What is being asked: Write out the whole of the material exactly.

□ □ □ □

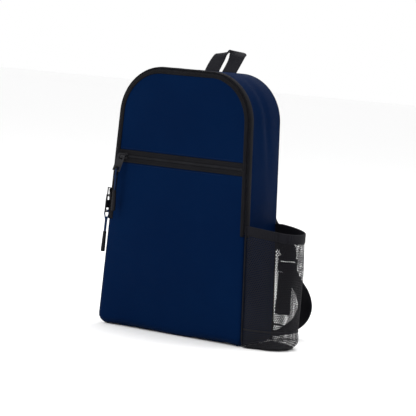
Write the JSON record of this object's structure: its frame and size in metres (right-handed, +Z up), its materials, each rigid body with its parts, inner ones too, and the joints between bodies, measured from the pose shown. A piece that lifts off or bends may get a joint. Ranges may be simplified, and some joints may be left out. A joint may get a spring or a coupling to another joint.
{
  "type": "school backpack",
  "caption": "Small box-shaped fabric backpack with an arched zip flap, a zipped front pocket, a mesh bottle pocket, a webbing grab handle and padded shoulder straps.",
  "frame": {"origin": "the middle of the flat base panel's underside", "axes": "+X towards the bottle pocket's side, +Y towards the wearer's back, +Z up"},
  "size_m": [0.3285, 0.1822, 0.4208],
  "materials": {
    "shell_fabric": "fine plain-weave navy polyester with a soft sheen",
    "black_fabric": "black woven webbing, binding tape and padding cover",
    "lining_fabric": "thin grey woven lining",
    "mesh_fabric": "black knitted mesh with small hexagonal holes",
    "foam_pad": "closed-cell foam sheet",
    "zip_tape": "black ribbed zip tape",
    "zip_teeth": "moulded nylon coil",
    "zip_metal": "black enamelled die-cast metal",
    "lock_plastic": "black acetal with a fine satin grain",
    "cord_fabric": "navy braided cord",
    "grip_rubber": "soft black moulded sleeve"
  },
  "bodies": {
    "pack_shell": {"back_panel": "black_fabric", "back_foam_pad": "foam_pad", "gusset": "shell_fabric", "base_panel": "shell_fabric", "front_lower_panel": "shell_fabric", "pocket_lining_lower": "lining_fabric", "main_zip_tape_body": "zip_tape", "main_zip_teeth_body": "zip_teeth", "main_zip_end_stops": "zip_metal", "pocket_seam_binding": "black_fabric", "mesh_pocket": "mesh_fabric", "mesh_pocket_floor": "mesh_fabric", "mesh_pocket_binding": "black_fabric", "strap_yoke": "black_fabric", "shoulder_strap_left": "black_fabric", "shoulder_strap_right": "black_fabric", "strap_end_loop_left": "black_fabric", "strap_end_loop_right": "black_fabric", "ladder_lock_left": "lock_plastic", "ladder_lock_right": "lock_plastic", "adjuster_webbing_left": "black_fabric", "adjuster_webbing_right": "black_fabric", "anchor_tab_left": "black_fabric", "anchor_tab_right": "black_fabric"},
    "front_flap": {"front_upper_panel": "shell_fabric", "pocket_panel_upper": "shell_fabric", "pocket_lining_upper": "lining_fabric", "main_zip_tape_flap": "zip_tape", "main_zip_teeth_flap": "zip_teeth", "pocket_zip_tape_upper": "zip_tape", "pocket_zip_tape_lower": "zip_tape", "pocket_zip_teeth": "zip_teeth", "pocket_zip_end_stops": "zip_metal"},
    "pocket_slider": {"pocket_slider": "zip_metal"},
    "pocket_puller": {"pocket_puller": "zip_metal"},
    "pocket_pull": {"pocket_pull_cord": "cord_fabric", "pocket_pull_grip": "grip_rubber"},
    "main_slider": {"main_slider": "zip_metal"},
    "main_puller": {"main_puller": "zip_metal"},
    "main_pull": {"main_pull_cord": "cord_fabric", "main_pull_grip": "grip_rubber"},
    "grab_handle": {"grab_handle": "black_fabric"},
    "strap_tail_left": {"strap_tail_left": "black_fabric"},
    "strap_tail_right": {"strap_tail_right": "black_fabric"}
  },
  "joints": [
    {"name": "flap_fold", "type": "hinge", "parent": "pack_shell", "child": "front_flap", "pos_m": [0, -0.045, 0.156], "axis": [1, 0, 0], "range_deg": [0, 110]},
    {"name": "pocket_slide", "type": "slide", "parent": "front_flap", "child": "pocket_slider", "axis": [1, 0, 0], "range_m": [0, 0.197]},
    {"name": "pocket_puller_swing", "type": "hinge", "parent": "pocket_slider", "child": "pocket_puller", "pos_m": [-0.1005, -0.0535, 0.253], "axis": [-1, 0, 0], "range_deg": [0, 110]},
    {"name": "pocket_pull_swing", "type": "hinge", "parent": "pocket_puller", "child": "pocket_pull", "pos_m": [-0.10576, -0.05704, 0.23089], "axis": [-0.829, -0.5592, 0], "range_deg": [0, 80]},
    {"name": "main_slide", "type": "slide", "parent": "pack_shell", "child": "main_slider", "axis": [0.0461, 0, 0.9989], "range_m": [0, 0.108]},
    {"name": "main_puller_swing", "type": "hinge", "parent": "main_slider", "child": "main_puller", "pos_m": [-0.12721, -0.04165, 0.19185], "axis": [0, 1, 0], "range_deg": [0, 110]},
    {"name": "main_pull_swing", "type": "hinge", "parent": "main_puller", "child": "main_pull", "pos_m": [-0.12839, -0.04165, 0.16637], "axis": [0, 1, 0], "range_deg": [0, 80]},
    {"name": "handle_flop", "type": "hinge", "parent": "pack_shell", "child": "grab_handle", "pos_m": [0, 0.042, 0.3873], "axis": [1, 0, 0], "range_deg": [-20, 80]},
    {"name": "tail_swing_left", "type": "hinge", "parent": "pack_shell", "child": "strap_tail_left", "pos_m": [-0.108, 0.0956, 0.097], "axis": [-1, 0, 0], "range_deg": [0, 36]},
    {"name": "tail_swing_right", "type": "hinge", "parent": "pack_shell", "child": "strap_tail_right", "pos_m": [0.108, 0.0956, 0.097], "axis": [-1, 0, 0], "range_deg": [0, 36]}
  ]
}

□ □ □ □

The result:
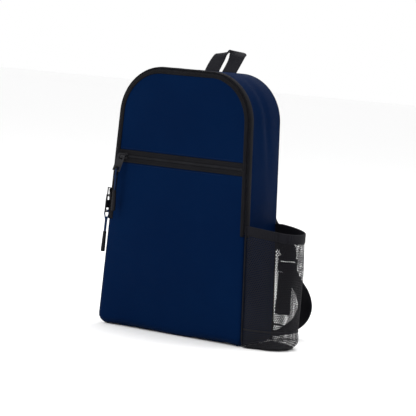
Write the JSON record of this object's structure: its frame and size in metres (right-handed, +Z up), its materials, each rigid body with its parts, inner ones too, and the joints between bodies, measured from the pose shown. A piece that lifts off or bends may get a joint. Ranges may be simplified, and some joints may be left out. A joint may get a spring or a coupling to another joint.
{
  "type": "school backpack",
  "caption": "Small box-shaped fabric backpack with an arched zip flap, a zipped front pocket, a mesh bottle pocket, a webbing grab handle and padded shoulder straps.",
  "frame": {"origin": "the middle of the flat base panel's underside", "axes": "+X towards the bottle pocket's side, +Y towards the wearer's back, +Z up"},
  "size_m": [0.3285, 0.1822, 0.4208],
  "materials": {
    "shell_fabric": "fine plain-weave navy polyester with a soft sheen",
    "black_fabric": "black woven webbing, binding tape and padding cover",
    "lining_fabric": "thin grey woven lining",
    "mesh_fabric": "black knitted mesh with small hexagonal holes",
    "foam_pad": "closed-cell foam sheet",
    "zip_tape": "black ribbed zip tape",
    "zip_teeth": "moulded nylon coil",
    "zip_metal": "black enamelled die-cast metal",
    "lock_plastic": "black acetal with a fine satin grain",
    "cord_fabric": "navy braided cord",
    "grip_rubber": "soft black moulded sleeve"
  },
  "bodies": {
    "pack_shell": {"back_panel": "black_fabric", "back_foam_pad": "foam_pad", "gusset": "shell_fabric", "base_panel": "shell_fabric", "front_lower_panel": "shell_fabric", "pocket_lining_lower": "lining_fabric", "main_zip_tape_body": "zip_tape", "main_zip_teeth_body": "zip_teeth", "main_zip_end_stops": "zip_metal", "pocket_seam_binding": "black_fabric", "mesh_pocket": "mesh_fabric", "mesh_pocket_floor": "mesh_fabric", "mesh_pocket_binding": "black_fabric", "strap_yoke": "black_fabric", "shoulder_strap_left": "black_fabric", "shoulder_strap_right": "black_fabric", "strap_end_loop_left": "black_fabric", "strap_end_loop_right": "black_fabric", "ladder_lock_left": "lock_plastic", "ladder_lock_right": "lock_plastic", "adjuster_webbing_left": "black_fabric", "adjuster_webbing_right": "black_fabric", "anchor_tab_left": "black_fabric", "anchor_tab_right": "black_fabric"},
    "front_flap": {"front_upper_panel": "shell_fabric", "pocket_panel_upper": "shell_fabric", "pocket_lining_upper": "lining_fabric", "main_zip_tape_flap": "zip_tape", "main_zip_teeth_flap": "zip_teeth", "pocket_zip_tape_upper": "zip_tape", "pocket_zip_tape_lower": "zip_tape", "pocket_zip_teeth": "zip_teeth", "pocket_zip_end_stops": "zip_metal"},
    "pocket_slider": {"pocket_slider": "zip_metal"},
    "pocket_puller": {"pocket_puller": "zip_metal"},
    "pocket_pull": {"pocket_pull_cord": "cord_fabric", "pocket_pull_grip": "grip_rubber"},
    "main_slider": {"main_slider": "zip_metal"},
    "main_puller": {"main_puller": "zip_metal"},
    "main_pull": {"main_pull_cord": "cord_fabric", "main_pull_grip": "grip_rubber"},
    "grab_handle": {"grab_handle": "black_fabric"},
    "strap_tail_left": {"strap_tail_left": "black_fabric"},
    "strap_tail_right": {"strap_tail_right": "black_fabric"}
  },
  "joints": [
    {"name": "flap_fold", "type": "hinge", "parent": "pack_shell", "child": "front_flap", "pos_m": [0, -0.045, 0.156], "axis": [1, 0, 0], "range_deg": [0, 110]},
    {"name": "pocket_slide", "type": "slide", "parent": "front_flap", "child": "pocket_slider", "axis": [1, 0, 0], "range_m": [0, 0.197]},
    {"name": "pocket_puller_swing", "type": "hinge", "parent": "pocket_slider", "child": "pocket_puller", "pos_m": [-0.1005, -0.0535, 0.253], "axis": [-1, 0, 0], "range_deg": [0, 110]},
    {"name": "pocket_pull_swing", "type": "hinge", "parent": "pocket_puller", "child": "pocket_pull", "pos_m": [-0.10576, -0.05704, 0.23089], "axis": [-0.829, -0.5592, 0], "range_deg": [0, 80]},
    {"name": "main_slide", "type": "slide", "parent": "pack_shell", "child": "main_slider", "axis": [0.0461, 0, 0.9989], "range_m": [0, 0.108]},
    {"name": "main_puller_swing", "type": "hinge", "parent": "main_slider", "child": "main_puller", "pos_m": [-0.12721, -0.04165, 0.19185], "axis": [0, 1, 0], "range_deg": [0, 110]},
    {"name": "main_pull_swing", "type": "hinge", "parent": "main_puller", "child": "main_pull", "pos_m": [-0.12839, -0.04165, 0.16637], "axis": [0, 1, 0], "range_deg": [0, 80]},
    {"name": "handle_flop", "type": "hinge", "parent": "pack_shell", "child": "grab_handle", "pos_m": [0, 0.042, 0.3873], "axis": [1, 0, 0], "range_deg": [-20, 80]},
    {"name": "tail_swing_left", "type": "hinge", "parent": "pack_shell", "child": "strap_tail_left", "pos_m": [-0.108, 0.0956, 0.097], "axis": [-1, 0, 0], "range_deg": [0, 36]},
    {"name": "tail_swing_right", "type": "hinge", "parent": "pack_shell", "child": "strap_tail_right", "pos_m": [0.108, 0.0956, 0.097], "axis": [-1, 0, 0], "range_deg": [0, 36]}
  ]
}